15 Responses to “Livingstone suspended”

  1. Andrew Nixon says:

    I think it’s safe to say this would have had a different result had the reporter not been Jewish.

  2. Stuart says:

    No, he had said the same thing to other reporters in the past with no problem. And of course Ken didn’t know that the reporter was jewish before he said it

  3. sconzey says:

    In fairness to the BoDoBJ (try saying that when you’re drunk) you do expect your elected representatives to behave a little more respectfully. However, it all does seem a bit excessive and blown out of proportion…

  4. tom p says:

    Yeah, he did know. It was when the hack said he was jewish that he likened him to a concentration camp guard.

    I dunno what the fuck the board of deputies was doing getting involved though. Self-important twats, this wasn’t an attack on jews, but an attack on one jewish hack doorstepping him who was working for a newspaper group with a long ignoble tradition of support for fascists and general racism. which ken himself had worked for.
    had he been censured for hypocrisy there woulda been no defence, but this is just ludicrous

  5. Adam says:

    My take on this is that the reporter in question has cynically exploited his Jewish origin to try to pretend that Ken’s remarks were anti-semitic. Anyone who pays the slightest attention to Ken’s politics should know that that is so far off the mark to be laughable.

    It doesn’t surprise me that a reporter trys a dirty trick like this, as we all know that tabloid reporters are the scum of the earth. But I am absolutely gobsmacked that the committee that suspended Ken actually fell for it.

  6. Stuart says:

    Tom P: Not so, if you listen to the clip or read the transcript you’ll see that he said the ‘Concentration camp guard’ twice, the first time was before Oliver Finegold told Ken he was Jewish

  7. Andy Gilmour says:

    What Livingstone said was pathetically stupid, especially from someone who has so many years in public service… I mean, using a nazi analogy for someone who’s just doing their job, even a loathesome, vile, creeping, crawling, back-stabbing journalist…! 🙂

    But of course he shouldn’t have been suspended.
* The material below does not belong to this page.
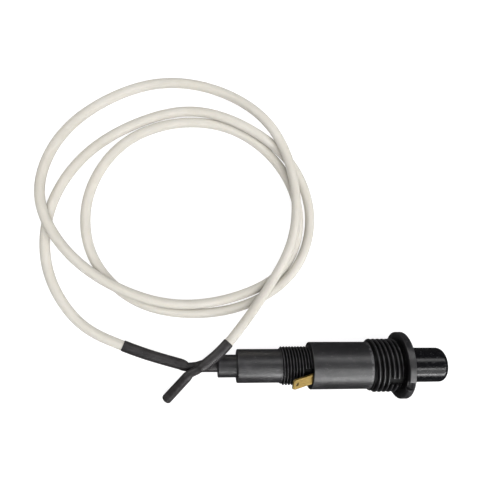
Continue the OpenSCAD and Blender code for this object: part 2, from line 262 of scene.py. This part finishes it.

    A day in the stocks being pelted with rotten veg for making an arse of himself would be fine by me…

  8. Rosalind says:

    Left-leaning politician “insults” journalist for right wing rag. Hmm. Wonder if this would have been any different had the politician been right wing, and the journalist been left wing?

  9. Andy A says:

    Is freedom to insult also freedom of speech? Yes, I think it is, no matter how vile a thing was said (usual caveat, of course: you don’t do or incite violence). Livingstone got it wrong, but should have been placed in the pillory of public ridicule (which happened, anyway, irrespective of the deliberations of the Committee on Standards in Public Life). However, I think he was punished for not apologising rather than for the thing itself.

    We get into a slightly different area here. Public figure who ought to know better lobs an insult, publicly, at someone. Had it been a nobody lobbing the insult, it wouldn’t have mattered, but it was Livingstone. Perhaps his conduct warranted some rebuke, but on the grounds of his being a public servant, and therefore whatever he says in public is in effect on behalf of the people he represents. (OK, so it was an off-the-cuff remark not ‘officially’ in public, as it were, but a figure like Livingstone is always in public if he’s at or entering or leaving a public event and there are people around who aren’t his confidants, i.e. just members of the public.) If John Prescott or Simon Hughes or David Davis or a senior civil servant with a public face had said it, I suspect that person, too, would have been hauled over the coals, but not for what was said so much as for actually saying it.

  10. Steve says:

    I don’t like seeing an elected politician suspended by a bunch of unelected bureaucrats just for saying something offensive.

    It is ironic though, that Ken has fallen victim to the same sort of political correctness that he has been promoting for years.

  11. Gregg says:

    It is ironic though, that Ken has fallen victim to the same sort of political correctness that he has been promoting for years.

    Livingstone has a long and honourable history of campaiging against racism, sexism, homophobia, etc. But when has he ever promoted political correctness like this? Or did you believe all those made-up stories about “baa-baa white sheep” and so on, printed by the Standard, the Daily Mail and so on?

  12. marc says:

    Bottom line here – you aren’t BORN a Jew, Jews are not a race. I wouldn’t piss on Ken if he was on fire, but he had every right to call the guy whatever he wanted. If the guy truly found that offensive (which I frankly doubt) he had every right to complain. But when the complaint is handled like this, it plays into the hands of extremists who see anti-semetic murderers on every street corner.

  13. Marc Draco says:

    Update: the suspension has been lifted while Ken appeals. The story isn’t over yet.

  14. Rosalind says:

    Marc. If the journalist found Ken’s remark offensive, what is he doing working for a newspaper group that supported fascists in the 1930s!

  15. Marc Draco says:

    Presumably, using the fact that he has chosen to be a Jew as an excuse and a political leverage. I can’t think of any better reason.